Callebaut now works with chocolate of both the infused and conventional variety. Master Chocolat, his cannabis-free business, sells its products out of two locations in Calgary and nationwide online, while Callebaut’s first infused chocolates hit shelves earlier this year.

He says it took about three years to go from his initial inclination to actually entering the cannabis market.

“It takes a lot of time and effort to soak it all up and set it up,” he says. “The paperwork is quite phenomenal but ultimately, you figure it out and you get going.”

He partnered with Palm Gardens , a family-owned Edmonton-based cannabis company, to launch Bernard’s Cannabis Creations. The first products, a hazelnut praline bar and a rice crisp milk bar landed in Alberta and Saskatchewan In July. The bars, which retail for around $4, will be coming to Ontario early in 2022, with British Columbia on deck after that.

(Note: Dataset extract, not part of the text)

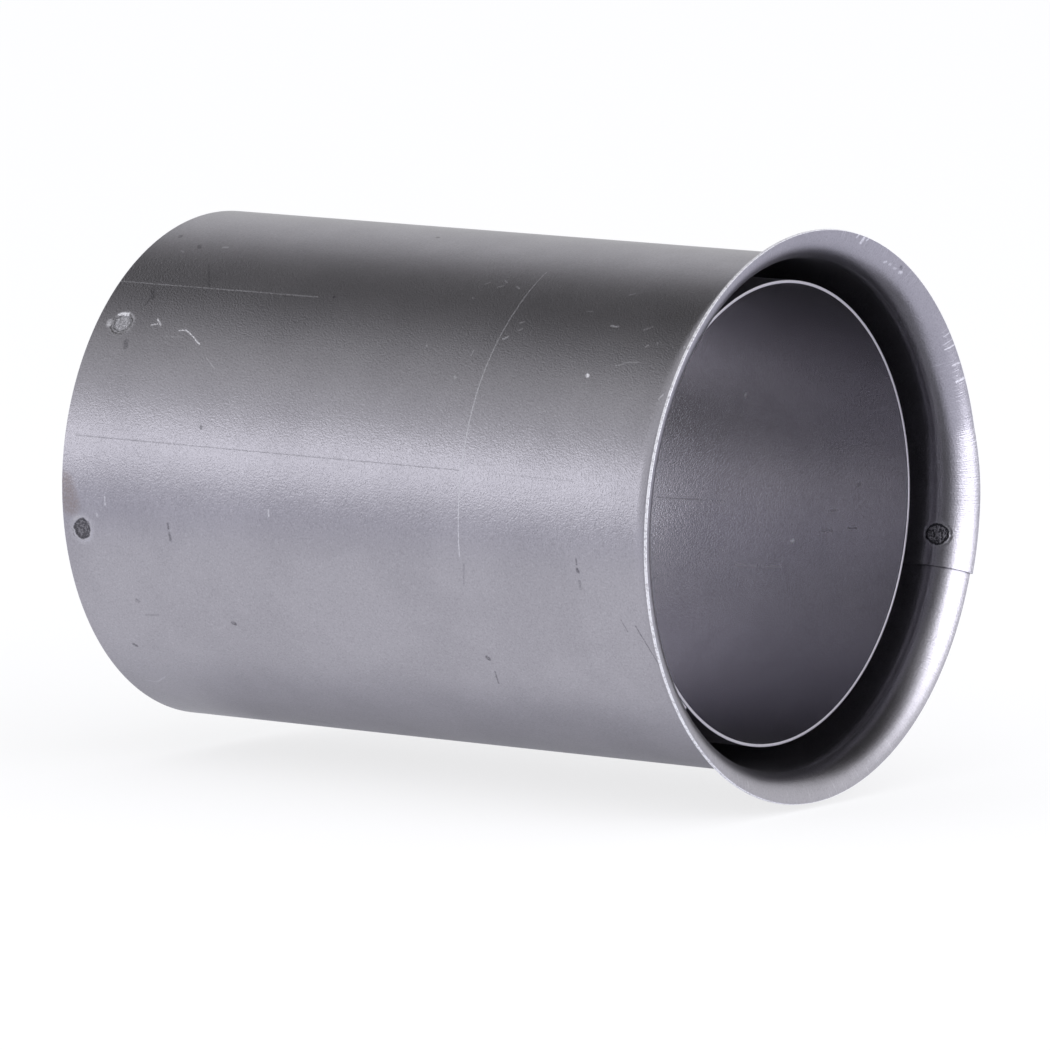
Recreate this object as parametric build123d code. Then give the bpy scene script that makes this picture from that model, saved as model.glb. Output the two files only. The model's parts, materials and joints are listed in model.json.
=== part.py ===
from build123d import *
from math import acos, cos, degrees, radians, sin, tan
import os

# A double-walled steel sleeve that lines the hole where a round flue pipe passes through a wall.
# Two sheets are rolled into tubes, one inside the other. Each laps on itself along its length and
# is spot-welded there. The outer tube's front edge is turned outwards into a bell-shaped lip that
# covers the edge of the hole. Three flat straps lie across the outer tube at its rear edge, with
# their ends welded to it, and carry the inner tube at their middles.
#
# Millimetres. +X runs along the sleeve's axis and out of its mouth, and +Z is up. The origin is
# on the axis where the straight outer tube ends and the lip starts, at the mouth of the hole.
# Angles go round the axis from +Y towards +Z.

# Tubes
BORE_DIAMETER = 151.0     # inside the inner tube, which takes a 150 mm flue pipe
SHEET = 1.0               # the steel sheet that both tubes are rolled from
AIR_GAP = 7.5             # between the two tubes, all round
LENGTH = 246.0            # from the rear edge to the front of the lip
INNER_SETBACK = 15.4      # from the front of the lip back to the inner tube's front edge

# Lip of the outer tube
LIP_BEND = 11.0           # radius of the lip's rear face
LIP_TURN = 80.0           # degrees that the sheet turns outwards

# Lap seam along each tube
LAP = 21.5                # how far the sheet's ends overlap
LAP_RAMP = 23.0           # length of sheet in which the lapping end steps past the other
LAP_GAP = 0.25            # left between the lapped ends, beside the welds
OUTER_LAP_ANGLE = -2.8    # where the outer end of the outer tube's sheet stops
INNER_LAP_ANGLE = 213.0   # where the inner end of the inner tube's sheet stops
LAP_WELD_PITCH = 71.0     # between the welds along a lap
LAP_WELD_MARGIN = 8.6     # from a lap's front end to its first weld

# Spot welds
WELD_MARK = 7.0           # width of the flat that the electrode leaves
WELD_MARK_DEPTH = 0.15
WELD_NUGGET = 5.0         # width of the core that joins two sheets, drawn square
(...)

Chocolate, a great medium for cannabis

Beyond the regulatory side of things, Callebaut says his process with the cannabis bars is mostly the same as it is at Master Chocolat.

Chocolate, he says, is a great medium for cannabis .

“Chocolate is an oil-based product. The fat in the cocoa bean is an oil and because cannabis oil is used in edibles, it mixes it very well and you can get quite accurate results.”

At both Master Chocolat and Bernard’s Cannabis Creations, Callebaut avoids preservatives or artificial colours. Master Chocolat products, made with cane sugar, are 95 per cent organic, while Bernard’s Cannabis creations are 100 per cent organic and fairtrade.

Callebaut says that appeals to a large section of people “that are looking for quality products.”

“I compare it to a chef in a restaurant,” he says. “He has his creations, his ideas. And that’s the same thing in the cannabis world, you have to come up with products that appeal to the consumer.”

That creativity is part of the reason Shoaib Rasheed, the CEO of Bernard’s Cannabis Creations, was eager to work with Callebaut.

Shoaib Rasheed (L) holds up the ‘perfected recipe’ for a new peanut butter cup, alongside Callebault and quality assurance manager Maham Khalid. PHOTO BY PALM GARDENS

“Bernard is a namesake. He’s very well known, and just having an opportunity to work with him was something I viewed as an honour,” Rasheed says from Calgary.

He also wanted to see Callebault get back to making chocolate.

“My wife and I saw the opportunity to help Bernard rebuild his family tradition,” he says.

Getting back to business

Rasheed has been a partner at Master Chocolat since 2018, where he says the sales volume has quadrupled over the past few years.

Master Chocolat also sells ‘white label products’ to other businesses. Among their customers is another cannabis brand, Legend, an edible line from Ontario-based licensed producer Indiva .

The raw chocolate used by Legend comes from Master Chocolat, but Rasheed says the difference with Bernard’s Cannabis Creations is that Callebaut is behind every step of the process.

“He’s in the factory, making and coming up with the recipes himself. He plays around, he does the formulations. Bernard, by profession, is also an electromechanical engineer. He has a degree in that. So he’s a very, very technical guy.”

The next slate of products, soon to launch in Alberta, includes a peanut butter cup and a 1:1 milk bar.

For Callebaut, 110 years since his great grandfather started the first family chocolate company in Belgium, he says he has no qualms about lending the name to cannabis.

“Our neighbour in Holland, they’ve been selling cannabis for a long, long time,” he says. “So I was very familiar with that. I had no problem.”

Besides, he says, he sees tremendous potential in the opportunity.

“I think there was a lot of hype in the beginning and now it’s settling down as a more regular business,” he says. “I think it’s going to stay here for the long run.”